What’s that got to do with anything today? Everything!
As we go through life remembering parts of the past, we should always ask ourselves if we are remembering the right things! Ideally, the past informs the future, and looking backward helps us look forward wisely.
We’ve remembered Pearl Harbor for 79 years now, using it and intervening incidents to build a defense industry that Ike warned us about 59 years ago, now costing over $600 billion a year.
Meanwhile, even while we prepared for a modern Pearl Harbor, we ignored and even shut down research that was SCREAMING at us to worry about pandemics. The “Crimson Contagion” planning exercise in 2019 underscored how ill-prepared the nation was for a pandemic in broad terms; in January, intelligence and health agencies warned President Trump that the nation was gravely ill-prepared for THIS pandemic.

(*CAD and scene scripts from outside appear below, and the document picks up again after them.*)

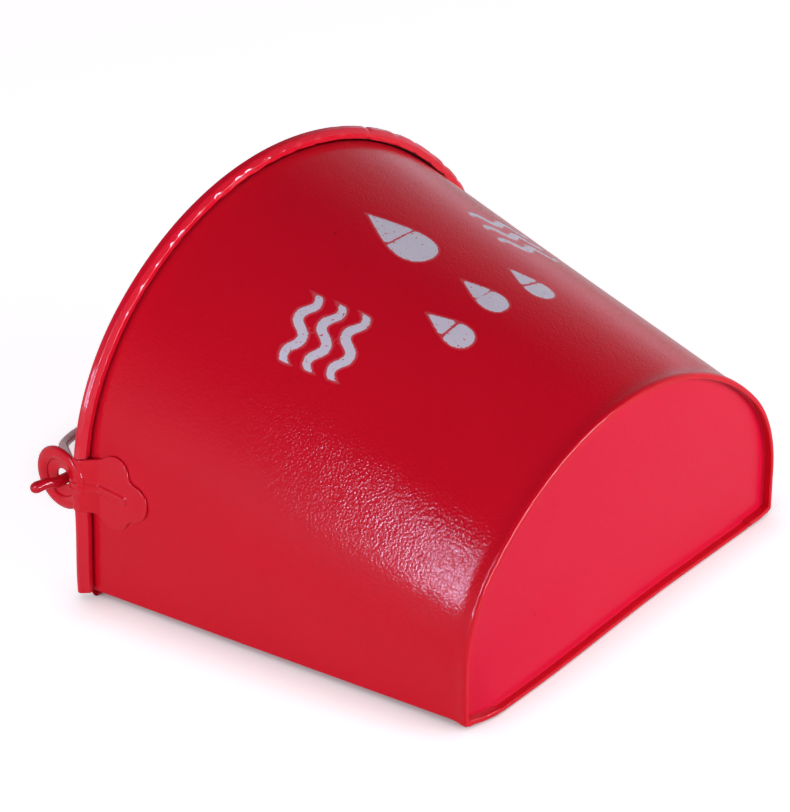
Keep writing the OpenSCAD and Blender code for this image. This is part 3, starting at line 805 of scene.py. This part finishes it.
def studio_floor():
    """Plain pale floor that shows white to the camera and keeps the bucket's soft shadow from the
    lamps, with a painted contact shadow where its glow dims near the bucket.

    Mirror rays see it part of the way to that white, as the enamel on a real floor would.
    """
    made, tree = new_material("pale_floor")
    ray = add(tree, "ShaderNodeLightPath")
    paper = add(tree, "ShaderNodeBsdfDiffuse", {"Color": linear("E6E4E5")})
    # Painted contact shadow: the white glow is multiplied by ambient occlusion, so it dims close to
    # the bucket.
    painted_contact_shadow = add(tree, "ShaderNodeAmbientOcclusion", {"Distance": CONTACT}, samples=8)
    level = add(tree, "ShaderNodeMath", {0: painted_contact_shadow.outputs["AO"], 1: GLOW},
                operation="MULTIPLY")
    glow = add(tree, "ShaderNodeEmission", {"Color": linear("FDFBFC"),
                                            "Strength": level.outputs[0]})
    seen = add(tree, "ShaderNodeAddShader", {0: paper.outputs[0], 1: glow.outputs[0]})
    bounce = add(tree, "ShaderNodeBsdfDiffuse", {"Color": linear("DCD8DA")})
    mirrored = add(tree, "ShaderNodeMath", {0: ray.outputs["Is Glossy Ray"], 1: MIRRORED},
                   operation="MULTIPLY")
    either = add(tree, "ShaderNodeMath", {0: ray.outputs["Is Camera Ray"],
                                          1: mirrored.outputs[0]}, operation="MAXIMUM")
    direct = add(tree, "ShaderNodeMath", {0: either.outputs[0],
                                          1: ray.outputs["Is Transmission Ray"]},
                 operation="MAXIMUM")
    mix = add(tree, "ShaderNodeMixShader", {0: direct.outputs[0], 1: bounce.outputs[0],
                                            2: seen.outputs[0]})
    add(tree, "ShaderNodeOutputMaterial", {"Surface": mix.outputs[0]})
    bpy.ops.mesh.primitive_plane_add(size=FLOOR_SIZE, location=(0, 0, 0))
    floor = bpy.context.object
    floor.name = "floor"
    floor.data.materials.append(made)


def studio_world():
    """Room with a pale horizon and a dark ceiling; white where the camera sees it."""
    world = bpy.data.worlds.new("room")
    bpy.context.scene.world = world
    world.use_nodes = True
    tree = world.node_tree
    tree.nodes.clear()
    ray = add(tree, "ShaderNodeLightPath")
    aim = add(tree, "ShaderNodeTexCoord").outputs["Generated"]
    rise = add(tree, "ShaderNodeSeparateXYZ", {0: aim}).outputs["Z"]
    level = add(tree, "ShaderNodeMapRange", {
        "Value": rise, "From Min": HORIZON[0], "From Max": CEILING[0], "To Min": HORIZON[1],
        "To Max": CEILING[1]})
    room = add(tree, "ShaderNodeBackground", {"Color": linear("EDE8F6"),
                                              "Strength": level.outputs[0]})
    white = add(tree, "ShaderNodeBackground", {"Color": linear("FFFDFE"), "Strength": 1.0})
    mix = add(tree, "ShaderNodeMixShader", {0: ray.outputs["Is Camera Ray"], 1: room.outputs[0],
                                            2: white.outputs[0]})
    add(tree, "ShaderNodeOutputWorld", {"Surface": mix.outputs[0]})


def flat_lamp(name, wide, tall, radiance, colour):
    """Rectangular lamp; its power is radiance times area times pi."""
    data = bpy.data.lights.new(name, "AREA")
    data.shape = "RECTANGLE"
    data.size, data.size_y = wide, tall
    data.energy = radiance * math.pi * data.size * data.size_y
    data.color = linear(colour)[:3]
    made = bpy.data.objects.new(name, data)
    bpy.context.scene.collection.objects.link(made)
    return made


def softbox(name, place, target, size, radiance, colour="FFFFFF"):
    """Soft light that faces its target, and that no mirror ray sees."""
    made = flat_lamp(name, *size, radiance, colour)
    made.visible_glossy = False
    made.location = place
    aim = Vector(target) - Vector(place)
    made.rotation_euler = aim.to_track_quat("-Z", "Y").to_euler()


def strip_lamp(name, low, high, target, width, radiance, colour):
    """Narrow lamp from a low point to a high one, turned about its own length to the target.

    It gives the glint in the enamel only. The soft light from the same side is a softbox's.
    """
    low, high, target = Vector(low), Vector(high), Vector(target)
    up = (high - low).normalized()
    back = (low + high) / 2 - target
    back = (back - up * back.dot(up)).normalized()
    made = flat_lamp(name, width, (high - low).length, radiance, colour)
    made.visible_diffuse = False
    turned = Matrix((up.cross(back), up, back)).transposed().to_4x4()
    made.matrix_world = Matrix.Translation((low + high) / 2) @ turned


studio_floor()
studio_world()
for name, across, width, radiance in GLINTS:
    strip_lamp(name, (GLINT_X, across + GLINT_LEAN, GLINT_LOW), (GLINT_X, across, GLINT_HIGH),
               (-0.05, -0.07, 0.1), width, radiance, "AEDAFF")
strip_lamp("front_glint", (-0.40, -1.3, 0.22), (0.95, -1.3, 0.88), (-0.1, 0.04, 0.14), 0.28, 40.0,
           "F4E8FA")
softbox("window_light", (-1.05, -0.05, 0.30), (0.0, -0.05, 0.06), (0.7, 0.5), 4.2, "F8F4FF")
softbox("front_fill", (0.40, -1.35, 0.36), (0.0, -0.1, 0.05), (1.1, 0.6), 6.2)

# The photograph's camera: turned, raised, rolled and moved from the middle of the bucket.
AZIMUTH, ELEVATION, ROLL = map(math.radians, (-48.527, 26.922, -1.473))
DISTANCE, SLIDE_X, SLIDE_Y = 1140.2, -31.6, 70.7
FOCAL_PX, LONG_SIDE_PX = 2205.8, 812.0
SENSOR = 36.0


def photo_camera():
    """Camera at the photograph's angle, with its own roll and slide and no lens shift."""
    level = math.cos(ELEVATION)
    back = Vector((math.sin(AZIMUTH) * level, -math.cos(AZIMUTH) * level, math.sin(ELEVATION)))
    right = (-back).cross(Vector((0, 0, 1))).normalized()
    up = right.cross(-back)
    across = right * math.cos(ROLL) + up * math.sin(ROLL)
    over = up * math.cos(ROLL) - right * math.sin(ROLL)
    middle = Vector((0.0, BASE_Y + HEIGHT / 2, 0.0))
    place = middle + back * DISTANCE + across * SLIDE_X + over * SLIDE_Y
    data = bpy.data.cameras.new("camera")
    data.sensor_width = SENSOR
    data.lens = FOCAL_PX * SENSOR / LONG_SIDE_PX
    made = bpy.data.objects.new("camera", data)
    bpy.context.scene.collection.objects.link(made)
    turned = Matrix((across, over, back)).transposed().to_4x4()
    made.matrix_world = Matrix.Translation(place * MM) @ turned
    bpy.context.scene.camera = made


photo_camera()
bpy.context.scene.view_settings.view_transform = "Standard"
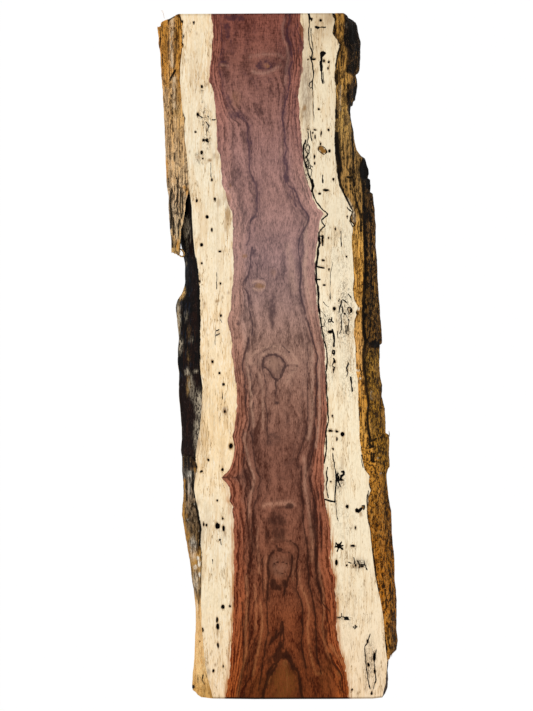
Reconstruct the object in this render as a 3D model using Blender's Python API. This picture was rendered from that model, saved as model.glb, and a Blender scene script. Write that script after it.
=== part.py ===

Even those out of government might have come across John M. Barry’s “The Great Influenza” – which spent a year on the NY Times bestseller list — and “The End of Epidemics” by John Quick.
A measly $1 billion properly spent when those books were published quite likely would have averted a great deal of today’s anguish.
But we are a country of dopes (myself included), now led by the King of Dopes, and nobody took advantage of easily available and comprehensive knowledge of how to minimize exactly what is happening today – and, incredibly, claiming it was unknowable.
Aphorisms like ‘Remember Pearl Harbor’ have some utility. But they also have a limited life span of relevance. WWI brought the Spanish flu across the world in 1918 in amazingly similar ways to today. Commerce accomplished the same this year.
In an ever-changing world, we should always make sure we’re still asking the right questions.
Clearly that did not happen at all. And, here we are now.